こんにちは南町薬局の金野です。今回はコンタクトレンズと目薬についてお話したいと思います。
コンタクトの上から目薬をさせるのでしょうか?薬局でも良く聞かれます。
医師によっても考え方が違うので、指示があったときは医師に従ってほしいのですが、今回は私の考え方をお伝えします。
何故コンタクトの上から目薬をしてはいけないのか?
市販で売られている目薬もコンタクトOKと書いてあるものがありますね。この判断基準になっているのが主に防腐剤です。コンタクトを付けたまま目薬をさすと、コンタクトに防腐剤が吸着してしまいます。吸着するとコンタクトをしている間ずっと目に防腐剤が触れてしまうことになる為、目の炎症を起こすリスクが高くなってしまいます。
目薬に入っている防腐剤
防腐剤には種類があります。
陽イオン性界面活性剤 | ベンザルコニウム塩化物、ベンゾドデシニウム臭化物、クロルヘキシジングルコン酸塩等 |
パラオキシ安息香酸エステル類 | パラオキシ安息香酸メチル、パラオキシ安息香酸プロピル等 |
アルコール類 | クロロブタノール等 |
その他 | ソルピン酸、デヒドロ酢酸ナトリウム等 |
この中で最も強力な殺菌力を持つのがベンザルコニウム塩化物です。その殺菌力を期待して多くの目薬に添加されています。しかし強力なだけに欠点もあり、細菌だけでなく目の表面にある角膜細胞にも障害作用を示してしまいます。
当薬局でよく取り扱う目薬の防腐剤を調べてみました。
点眼薬 | 防腐剤 | コンタクト可否
添付文書 |
コンタクト可否
メーカーHP |
ヒアレイン点眼 | クロルヘキシジングルコン酸 | 記載なし | 〇(ハード、ソフト問わず)(カラコン×) |
ジクアス点眼 | クロルヘキシジングルコン酸 | 記載なし | 〇(ハード、ソフト問わず)(カラコン×) |
フルメトロン点眼 | ベンザルコニウム塩化物 | 記載なし | ×(ハード、ソフト問わず)(5-10分後に再装着) |
アレジオン点眼 | なし | 記載なし | 〇(ハード、ソフト問わず)(カラコン×) |
クラビット点眼 | なし | 記載なし | ×(防腐剤以外の成分が影響を与える可能性あり) |
タリビッド点眼 | なし | 記載なし | 記載なし |
パタノール点眼 | ベンザルコニウム塩化物 | ×(ソフトのみ)(10分後再装着) | ×(ハード、ソフト問わず) |
ザジテン点眼 | ベンザルコニウム塩化物 | ×(ソフトのみ)(15分後再装着) | 記載なし |
ゼペリン点眼 | パラオキシ安息香酸メチル、パラオキシ安息香酸プロピル、 クロロブタノール | 記載なし | ×(ハード、ソフト問わず)
(5-10分後に再装着) |
ラクリミン点眼 | ベンザルコニウム塩化物 | ×(ソフトのみ)(5-10分後に再装着) | 記載なし |
サンコバ点眼 | ベンザルコニウム塩化物 | ×(ソフトのみ)(5-10分後に再装着) | 記載なし |
ピレノキシン点眼 | ベンザルコニウム塩化物 | ×(ソフトのみ)(5-10分後に再装着) | 原則× |
コソプト点眼 | なし | 記載なし | ×(ハード、ソフト問わず)(薬の吸収について検討結果なし。) |
これを見ると、ベンザルコニウム含有はコンタクト×ですが、それ以外もダメなものがあることがわかります。

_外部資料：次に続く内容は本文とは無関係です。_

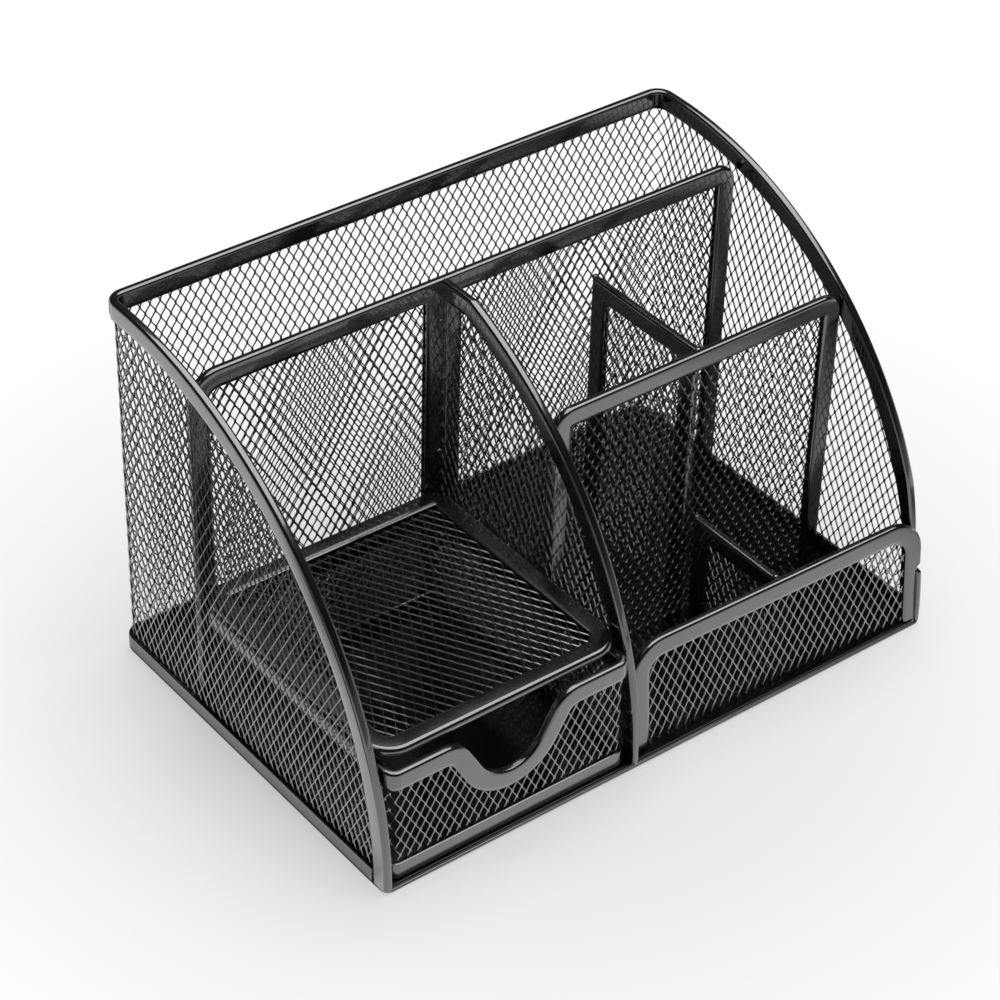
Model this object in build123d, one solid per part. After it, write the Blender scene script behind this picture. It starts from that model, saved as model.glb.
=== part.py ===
"""Desk pen stand in black expanded metal, with a drawer under its left shelf.

Millimetres. X runs along the width, Y from the front to the back and Z up. The origin is
the middle of the footprint, on the surface that the stand rests on.

Every wall is a sheet of expanded metal whose free edges sit in a folded steel rim. The walls
stand in a shallow painted pan. The two side walls and the partition between shelf and
compartments fall in a quarter round from the back to the front.
"""
from build123d import *
import os
from math import cos, radians, sin, sqrt, tan

# Overall size
WIDTH = 210.0
DEPTH = 140.0
HEIGHT = 130.0
CORNER_RADIUS = 6.0  # outside of the two upright back corners
FRONT_CORNER_RADIUS = 3.0  # of the floor

# Folded rim: a strip bent double over the edge of the mesh
RIM_FACE = 6.5
RIM_THICK = 3.0
RIM_FOLD = 0.8  # steel outside the edge of the mesh
RIM_BEVEL = 0.8  # for the round of the fold

# Expanded metal: two layers of slanting strands in a plain edge band
MESH_THICK = 1.0
MESH_GAP = 0.3  # from the edge of the mesh to the bottom of the fold
MESH_BAND = 5.5  # edge band, down from the outside of the rim
MESH_FOOT = 2.0  # edge band where the mesh has no rim
MESH_PITCH = 14.0  # across a cell
MESH_SLANT = 30.0  # of a strand from the long way of its cell
STRAND_WIDTH = 1.0
STRAND_SPLIT = 0.06  # between the two layers

# Pan
FLOOR_THICK = 1.2
FLANGE_THICK = 1.0
FLANGE_HEIGHT = 4.3  # above the floor

# Partition and dividers: middle planes and tops
PARTITION_X = -12.0
REAR_DIVIDER_Y = 30.0
REAR_DIVIDER_TOP = 122.0
REAR_LEFT_ROUND = 10.0
REAR_RIGHT_ROUND = 6.0
MIDDLE_DIVIDER_Y = -22.0
MIDDLE_DIVIDER_TOP = 101.5
MIDDLE_ROUND = 7.0
REAR_CROSS_X = 46.0
REAR_CROSS_TOP = 101.0
FRONT_CROSS_X = 48.0
FRONT_CROSS_TOP = 39.0
FRONT_PANEL_SETBACK = 3.5  # foot of the front panel behind the front edge of the floor
FRONT_PANEL_TOP = 39.5
FRONT_PANEL_LEAN = 5.0
FRONT_PANEL_ROUND = 12.0

# Shelf over the drawer
SHELF_TOP = 46.0
SHELF_SETBACK = 6.5  # front edge of the shelf behind the front edge of the floor
SHELF_FRONT_ROUND = 10.0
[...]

添付文書(薬の説明書)ではソフトコンタクトレンズのみ併用不可と記載されていても、メーカーではハードも含め併用不可と記載されているものもあることが分かります。これは、コンタクトに吸着するか否かという観点と、病気の治療という観点で評価が異なるためと推測されます。

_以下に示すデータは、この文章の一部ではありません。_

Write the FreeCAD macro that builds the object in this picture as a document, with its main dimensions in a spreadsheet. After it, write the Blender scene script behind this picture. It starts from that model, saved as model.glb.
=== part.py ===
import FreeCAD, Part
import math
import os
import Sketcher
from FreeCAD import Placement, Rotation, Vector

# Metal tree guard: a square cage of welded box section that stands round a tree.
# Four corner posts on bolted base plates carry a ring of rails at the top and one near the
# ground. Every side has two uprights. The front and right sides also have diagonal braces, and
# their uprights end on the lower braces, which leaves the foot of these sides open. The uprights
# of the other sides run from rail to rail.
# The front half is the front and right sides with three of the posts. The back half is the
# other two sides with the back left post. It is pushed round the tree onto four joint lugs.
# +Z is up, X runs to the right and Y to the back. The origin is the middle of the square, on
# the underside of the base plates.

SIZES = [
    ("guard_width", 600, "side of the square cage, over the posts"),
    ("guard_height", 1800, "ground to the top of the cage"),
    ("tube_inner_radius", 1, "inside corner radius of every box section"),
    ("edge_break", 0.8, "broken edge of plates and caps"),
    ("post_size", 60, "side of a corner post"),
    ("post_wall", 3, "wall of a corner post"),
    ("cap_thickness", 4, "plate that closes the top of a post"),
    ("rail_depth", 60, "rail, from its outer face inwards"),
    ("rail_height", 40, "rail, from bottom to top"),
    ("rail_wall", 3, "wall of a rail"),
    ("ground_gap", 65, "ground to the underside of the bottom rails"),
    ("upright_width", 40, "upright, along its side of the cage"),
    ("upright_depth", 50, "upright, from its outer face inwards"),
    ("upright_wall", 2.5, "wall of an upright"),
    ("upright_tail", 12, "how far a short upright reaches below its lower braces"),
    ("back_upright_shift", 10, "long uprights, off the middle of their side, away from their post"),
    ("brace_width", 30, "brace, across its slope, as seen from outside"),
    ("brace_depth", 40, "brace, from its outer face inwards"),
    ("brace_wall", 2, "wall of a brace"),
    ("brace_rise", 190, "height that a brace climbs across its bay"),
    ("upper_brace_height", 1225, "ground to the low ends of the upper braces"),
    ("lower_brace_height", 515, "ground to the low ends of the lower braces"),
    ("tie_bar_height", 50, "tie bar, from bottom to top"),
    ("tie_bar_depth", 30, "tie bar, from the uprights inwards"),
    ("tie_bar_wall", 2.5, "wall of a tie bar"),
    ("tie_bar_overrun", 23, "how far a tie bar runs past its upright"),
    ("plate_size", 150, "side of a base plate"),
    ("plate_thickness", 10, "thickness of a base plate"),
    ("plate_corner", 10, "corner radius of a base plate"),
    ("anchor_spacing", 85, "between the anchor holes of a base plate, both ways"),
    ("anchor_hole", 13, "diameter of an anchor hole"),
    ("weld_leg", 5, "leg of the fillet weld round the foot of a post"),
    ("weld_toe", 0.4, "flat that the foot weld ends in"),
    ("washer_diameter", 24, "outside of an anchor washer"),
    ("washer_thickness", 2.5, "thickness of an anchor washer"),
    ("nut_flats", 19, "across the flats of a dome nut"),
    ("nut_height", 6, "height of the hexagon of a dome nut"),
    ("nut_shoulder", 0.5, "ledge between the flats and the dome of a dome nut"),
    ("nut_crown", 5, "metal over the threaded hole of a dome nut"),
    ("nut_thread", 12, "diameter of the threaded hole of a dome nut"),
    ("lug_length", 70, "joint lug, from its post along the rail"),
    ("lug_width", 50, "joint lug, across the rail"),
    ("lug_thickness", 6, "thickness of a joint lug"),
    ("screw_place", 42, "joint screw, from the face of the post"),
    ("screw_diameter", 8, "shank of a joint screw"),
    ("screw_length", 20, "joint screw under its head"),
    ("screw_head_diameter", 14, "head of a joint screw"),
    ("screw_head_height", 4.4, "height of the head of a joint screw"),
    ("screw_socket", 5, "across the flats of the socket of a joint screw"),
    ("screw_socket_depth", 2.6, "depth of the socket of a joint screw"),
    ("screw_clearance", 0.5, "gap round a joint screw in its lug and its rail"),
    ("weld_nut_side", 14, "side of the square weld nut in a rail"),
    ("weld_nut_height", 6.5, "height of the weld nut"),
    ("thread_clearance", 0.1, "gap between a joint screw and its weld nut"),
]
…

コンタクトを外したほうが良い理由は、防腐剤の吸着以外にも薬の吸収性の問題もあるため、薬の効果を正しく発揮させるには外して点眼した方がよいと考えられます。
結論
基本的にはコンタクトを外して点眼する。
理由:薬の吸収に影響が出ないとは限らないから
結膜炎やものもらいなど病気の時はコンタクトは中止する。
理由:コンタクトをすること自体が目の病気を治りにくくするため
花粉症やドライアイなど症状の予防または軽症の場合はコンタクトの上からでも可能。ただし、ベンザルコニウム含有の目薬はコンタクトを外して点眼する。
理由:コンタクトにベンザルコニウムが吸着するため
まとめ
目薬がコンタクトに影響を与えるかではなく、コンタクトをする事が病気にどんな影響があるかを考えることが大切です。仮にコンタクトをして良い目薬だったとしても、外したほうが早く治るのなら、外すべきだと私は思います。
コンタクトの使用可否について不安な時は、ぜひ薬剤師に相談して下さい。よりよい薬の使い方を一緒に考えましょう。